**Information provided:**

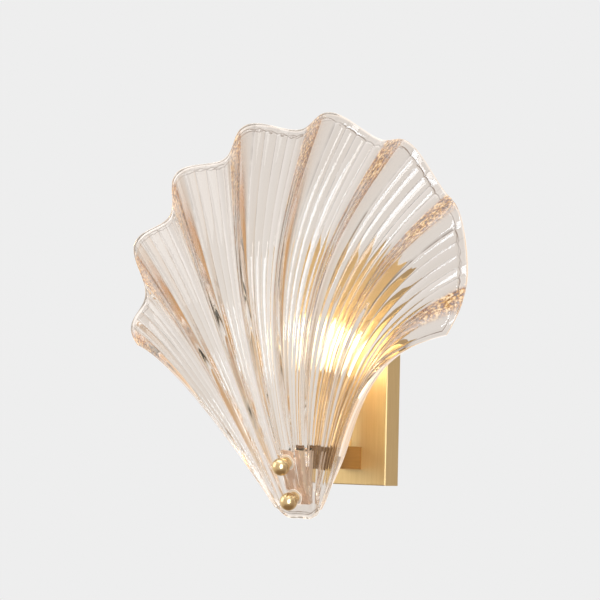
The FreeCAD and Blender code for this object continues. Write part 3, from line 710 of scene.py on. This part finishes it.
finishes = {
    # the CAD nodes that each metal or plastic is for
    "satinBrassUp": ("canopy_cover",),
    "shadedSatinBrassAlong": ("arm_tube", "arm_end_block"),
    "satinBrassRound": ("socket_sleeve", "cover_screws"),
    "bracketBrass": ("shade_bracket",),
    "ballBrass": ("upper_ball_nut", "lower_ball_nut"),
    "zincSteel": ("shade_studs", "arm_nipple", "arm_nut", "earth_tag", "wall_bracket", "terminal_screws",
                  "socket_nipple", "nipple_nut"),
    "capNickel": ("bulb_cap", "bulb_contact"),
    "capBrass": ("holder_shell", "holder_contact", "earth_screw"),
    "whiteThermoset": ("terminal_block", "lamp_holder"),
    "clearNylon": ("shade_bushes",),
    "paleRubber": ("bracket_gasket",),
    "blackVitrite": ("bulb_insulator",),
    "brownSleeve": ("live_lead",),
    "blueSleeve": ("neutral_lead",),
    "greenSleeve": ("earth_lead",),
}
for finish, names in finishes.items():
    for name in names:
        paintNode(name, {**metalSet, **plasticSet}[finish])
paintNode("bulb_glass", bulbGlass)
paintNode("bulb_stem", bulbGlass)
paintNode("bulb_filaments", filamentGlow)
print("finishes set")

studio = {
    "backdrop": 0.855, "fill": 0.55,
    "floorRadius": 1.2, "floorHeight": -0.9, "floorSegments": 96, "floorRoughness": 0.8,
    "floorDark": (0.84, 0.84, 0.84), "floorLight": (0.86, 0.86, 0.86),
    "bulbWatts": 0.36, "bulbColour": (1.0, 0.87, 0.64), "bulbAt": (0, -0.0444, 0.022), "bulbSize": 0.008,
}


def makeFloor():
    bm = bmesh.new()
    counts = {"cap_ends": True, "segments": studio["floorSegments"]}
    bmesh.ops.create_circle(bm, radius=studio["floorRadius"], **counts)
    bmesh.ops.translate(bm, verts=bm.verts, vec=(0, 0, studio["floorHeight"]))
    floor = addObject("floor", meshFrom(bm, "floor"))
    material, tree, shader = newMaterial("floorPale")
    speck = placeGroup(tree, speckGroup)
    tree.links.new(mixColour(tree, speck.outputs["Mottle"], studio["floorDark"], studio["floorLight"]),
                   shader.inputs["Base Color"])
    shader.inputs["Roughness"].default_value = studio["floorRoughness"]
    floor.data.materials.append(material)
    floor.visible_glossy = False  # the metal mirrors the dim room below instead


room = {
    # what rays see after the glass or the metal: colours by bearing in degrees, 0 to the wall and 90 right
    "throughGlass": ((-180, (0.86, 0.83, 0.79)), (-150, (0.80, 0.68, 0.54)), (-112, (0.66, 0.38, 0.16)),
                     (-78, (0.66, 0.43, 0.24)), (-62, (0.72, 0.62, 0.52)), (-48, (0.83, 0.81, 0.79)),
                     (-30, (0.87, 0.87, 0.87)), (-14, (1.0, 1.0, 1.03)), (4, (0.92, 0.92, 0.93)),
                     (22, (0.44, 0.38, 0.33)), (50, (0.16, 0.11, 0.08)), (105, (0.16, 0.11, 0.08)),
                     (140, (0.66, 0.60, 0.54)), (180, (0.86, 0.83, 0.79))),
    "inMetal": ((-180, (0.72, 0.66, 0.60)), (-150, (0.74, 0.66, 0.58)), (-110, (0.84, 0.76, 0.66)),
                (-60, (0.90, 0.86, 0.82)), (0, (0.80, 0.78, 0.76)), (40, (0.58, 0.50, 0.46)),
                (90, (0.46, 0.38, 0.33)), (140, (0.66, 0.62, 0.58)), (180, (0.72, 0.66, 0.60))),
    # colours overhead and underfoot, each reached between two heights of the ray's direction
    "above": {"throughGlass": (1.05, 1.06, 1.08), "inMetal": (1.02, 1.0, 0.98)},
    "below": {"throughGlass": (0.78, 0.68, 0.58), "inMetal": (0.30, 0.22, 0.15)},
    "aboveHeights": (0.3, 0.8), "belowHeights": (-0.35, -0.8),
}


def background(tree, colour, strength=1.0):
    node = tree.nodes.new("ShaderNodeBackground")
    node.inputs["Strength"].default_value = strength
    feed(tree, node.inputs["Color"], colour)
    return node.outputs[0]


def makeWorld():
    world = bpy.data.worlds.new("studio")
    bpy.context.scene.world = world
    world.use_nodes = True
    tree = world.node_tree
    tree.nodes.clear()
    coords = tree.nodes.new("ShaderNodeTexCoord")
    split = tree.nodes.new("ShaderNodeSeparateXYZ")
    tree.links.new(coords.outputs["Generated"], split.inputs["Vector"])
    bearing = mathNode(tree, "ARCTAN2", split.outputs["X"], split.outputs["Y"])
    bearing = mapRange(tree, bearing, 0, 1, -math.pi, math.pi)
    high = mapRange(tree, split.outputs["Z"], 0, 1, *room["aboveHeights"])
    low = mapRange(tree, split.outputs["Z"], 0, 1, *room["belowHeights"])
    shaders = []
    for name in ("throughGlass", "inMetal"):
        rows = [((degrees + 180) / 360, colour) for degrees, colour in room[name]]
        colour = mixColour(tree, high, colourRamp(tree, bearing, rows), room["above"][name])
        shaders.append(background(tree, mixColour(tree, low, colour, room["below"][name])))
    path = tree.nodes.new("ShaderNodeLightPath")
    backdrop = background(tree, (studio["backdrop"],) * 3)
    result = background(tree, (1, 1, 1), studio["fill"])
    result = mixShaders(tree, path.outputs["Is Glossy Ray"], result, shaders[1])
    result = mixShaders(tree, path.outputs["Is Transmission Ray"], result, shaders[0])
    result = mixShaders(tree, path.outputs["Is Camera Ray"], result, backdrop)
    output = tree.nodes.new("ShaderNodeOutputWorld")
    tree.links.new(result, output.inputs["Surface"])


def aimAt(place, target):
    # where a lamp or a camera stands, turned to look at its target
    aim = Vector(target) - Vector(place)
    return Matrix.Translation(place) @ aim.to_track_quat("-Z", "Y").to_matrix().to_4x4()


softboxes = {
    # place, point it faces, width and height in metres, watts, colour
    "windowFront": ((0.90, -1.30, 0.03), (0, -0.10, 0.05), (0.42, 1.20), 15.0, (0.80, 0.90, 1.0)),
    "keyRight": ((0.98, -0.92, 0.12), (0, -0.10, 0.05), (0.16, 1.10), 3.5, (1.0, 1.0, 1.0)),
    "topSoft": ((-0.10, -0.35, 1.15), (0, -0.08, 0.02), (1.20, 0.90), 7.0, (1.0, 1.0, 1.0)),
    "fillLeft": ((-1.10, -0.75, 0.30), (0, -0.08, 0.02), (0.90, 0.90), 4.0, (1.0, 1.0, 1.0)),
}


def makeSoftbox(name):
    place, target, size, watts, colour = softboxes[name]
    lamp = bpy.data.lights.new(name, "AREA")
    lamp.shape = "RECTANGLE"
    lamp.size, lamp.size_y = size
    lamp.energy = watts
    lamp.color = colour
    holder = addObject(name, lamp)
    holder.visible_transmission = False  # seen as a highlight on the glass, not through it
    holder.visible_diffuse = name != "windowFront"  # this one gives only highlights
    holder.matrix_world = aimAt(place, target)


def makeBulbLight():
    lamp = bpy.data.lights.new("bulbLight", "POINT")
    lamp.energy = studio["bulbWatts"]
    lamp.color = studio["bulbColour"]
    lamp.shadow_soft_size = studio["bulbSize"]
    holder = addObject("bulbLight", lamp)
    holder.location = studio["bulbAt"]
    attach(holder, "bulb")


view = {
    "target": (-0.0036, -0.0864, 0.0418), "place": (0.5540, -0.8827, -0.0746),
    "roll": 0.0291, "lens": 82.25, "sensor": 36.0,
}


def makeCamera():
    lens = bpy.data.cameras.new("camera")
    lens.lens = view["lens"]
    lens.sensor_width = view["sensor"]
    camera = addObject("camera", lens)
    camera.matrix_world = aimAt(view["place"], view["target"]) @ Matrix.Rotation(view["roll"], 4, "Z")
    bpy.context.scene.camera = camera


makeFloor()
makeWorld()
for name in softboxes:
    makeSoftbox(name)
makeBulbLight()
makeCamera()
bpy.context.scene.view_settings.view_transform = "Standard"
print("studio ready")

**Stated problem:**
Locate the word "scene" in the data above. Copy every line carrying it.

**Right answer:**
The FreeCAD and Blender code for this object continues. Write part 3, from line 710 of scene.py on. This part finishes it.
    bpy.context.scene.world = world
    bpy.context.scene.camera = camera
bpy.context.scene.view_settings.view_transform = "Standard"